The rest of the trail was a blur. I felt good; I was lost in thought. I know I saw ponds and pretty scenery, and I remember more blueberry bushes, but I had one thing left to do and so I just walked. I got to the Ranger station and checked in with a young Ranger named Justine. She was very friendly and gave me my summit permit. I was the 94th northbound thru hiker to make it to Katahdin and get a summit permit. I saw that Apollo and Skutch had summited yesterday along with others. Justine showed me a bunch of small packs and said i could use those to only hike up with a day pack, or just put some of my stuff in one of them and hike with clean weight in my pack. I picked up s funky looking one and took it to camp to consider using it. The hike up Katahdin was said to be quite difficult due to required bouldering moves in the section leading up to an area called the Tableland before the summit. I felt conflicted though, because up until this point I have always carried my full pack on all of the many mountains I’ve summited. I would think on this. I headed to the Birches.
When I arrived at camp, Frank and Homebound were there. Frank had started a fire to keep the mosquitos down. The last fire! I set up my tent and joined them by the fire. It had come down to this. Ozzie made it in a little later. Ultra never showed. It would be the four of us on this last evening on our trek. We talked about a lot of things, including Frank’s triple crown. We talked about pack weight as well. When I said I was thinking about leaving some weight at the ranger station, Frank said “why? You’ve carried it this far.” I knew then that he was right. I knew it wouldn’t feel genuine to me if I didn’t carry my full pack, and so that decision was made.
My pack is definitely not as light as it could be, though it is always getting lighter. Sometimes it gets lighter as I let go of the need for things. Sometimes it gets lighter as I consume things, but then heavier again when I resupply. Some things cannot get lighter and must be carried, whether I like it or not. The lighter my pack gets, the happier my hiking is. I feel free with a light pack. There is definitely a point at which getting rid of more would make my experience worse, and perhaps dangerous. I cannot just throw my pack away; I have to carry one. But if I work to make it lighter and keep it lighter, it’s amazing how quickly I can become comfortable with less. My experience on the trail has shown me that my pack is my life, my life is like a pack. I need to clear it of the unnecessary to make room for experience, appreciation, and the joy and satisfaction that come from simplicity and utility. I knew this before the trail, or I thought I did, but the trail has been a real and practical microcosm to give this theory a whirl. I will continue to try and lighten my pack, both on the trail and off.
We took pictures of the last sunset. We told trail stories. We joked about how we were all going to sleep with our food bags in our tents (and we did!). We stared at the fire, listened to each other and the sounds of the forest, each of us with our own thoughts, no doubt, flowing through our minds. We knew what this meant. We knew what we had to do. Frank talked a little bit about life after the trail, since he had the most experience with it. There was something calming about that. Then we all went to bed.
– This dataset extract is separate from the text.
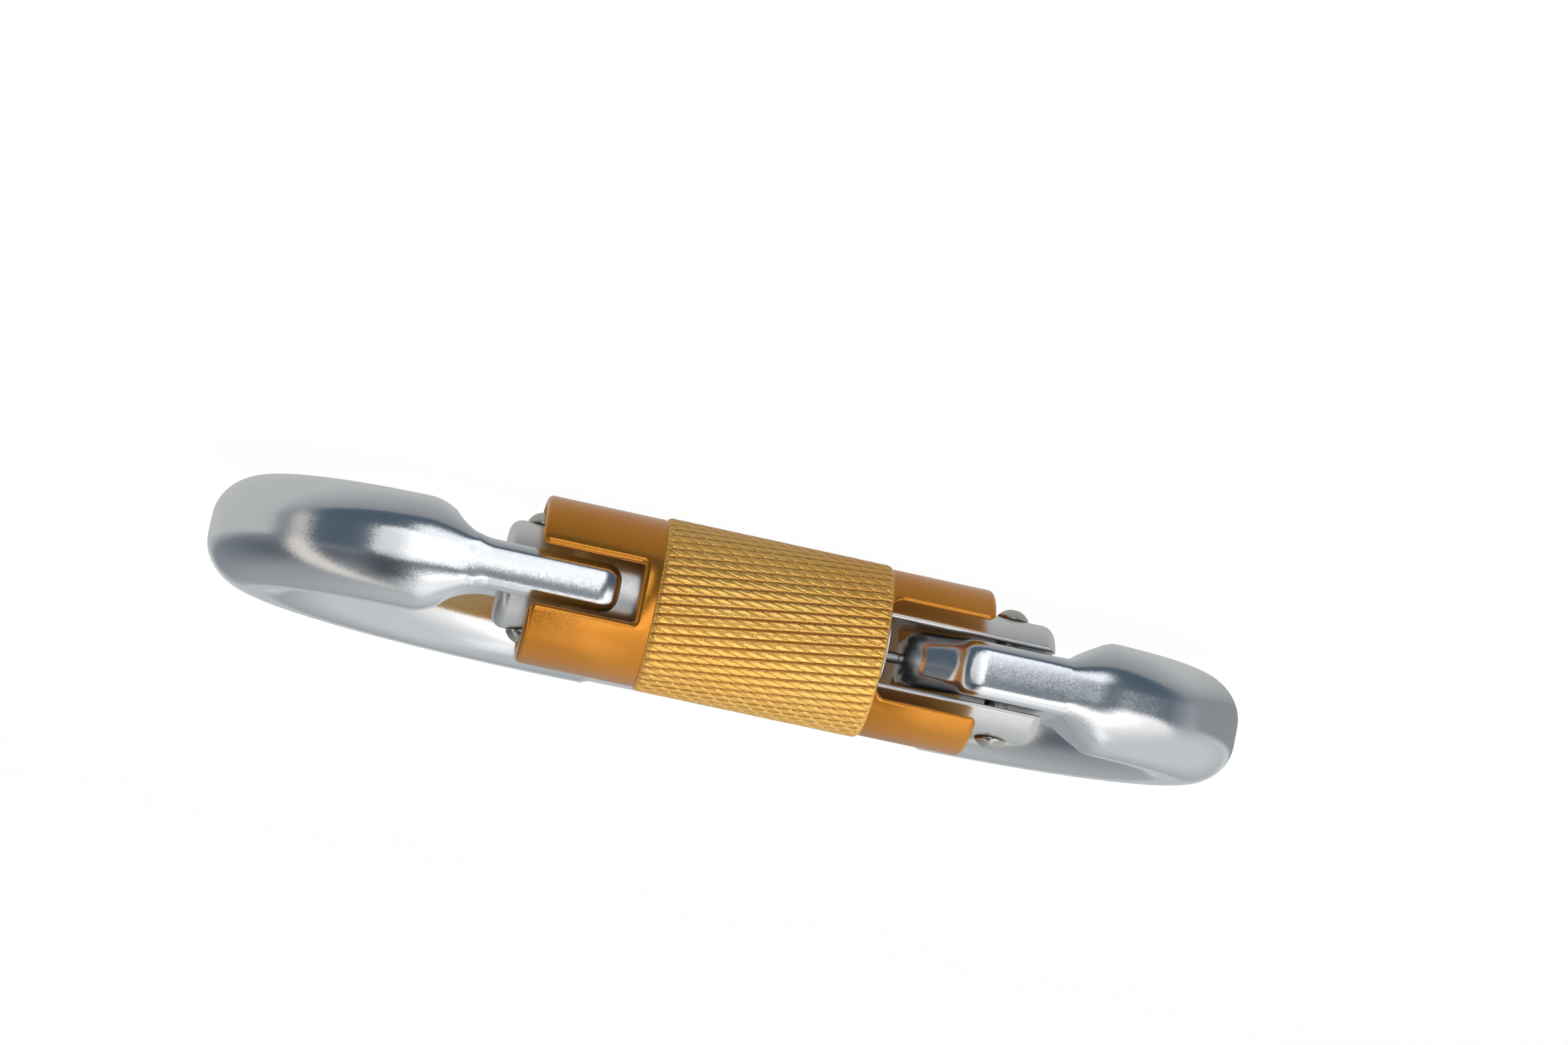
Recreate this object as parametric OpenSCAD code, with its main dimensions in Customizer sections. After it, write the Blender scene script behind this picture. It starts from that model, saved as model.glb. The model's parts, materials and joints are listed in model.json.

I got in my tent and prepped a few things for the morning. I would write my journal later. Tonight, I would lie back, look at the sky, and breathe in the sights and sounds of the forest. I listened to the little birds that I call the hunger games birds because of their birdsong. I might miss this sound the most. They have been my companions through it all for a while now. As the red squirrels yelled and the birds produced their haunting songs, I drifted off to sleep, grateful for this journey, grateful simply to feel alive.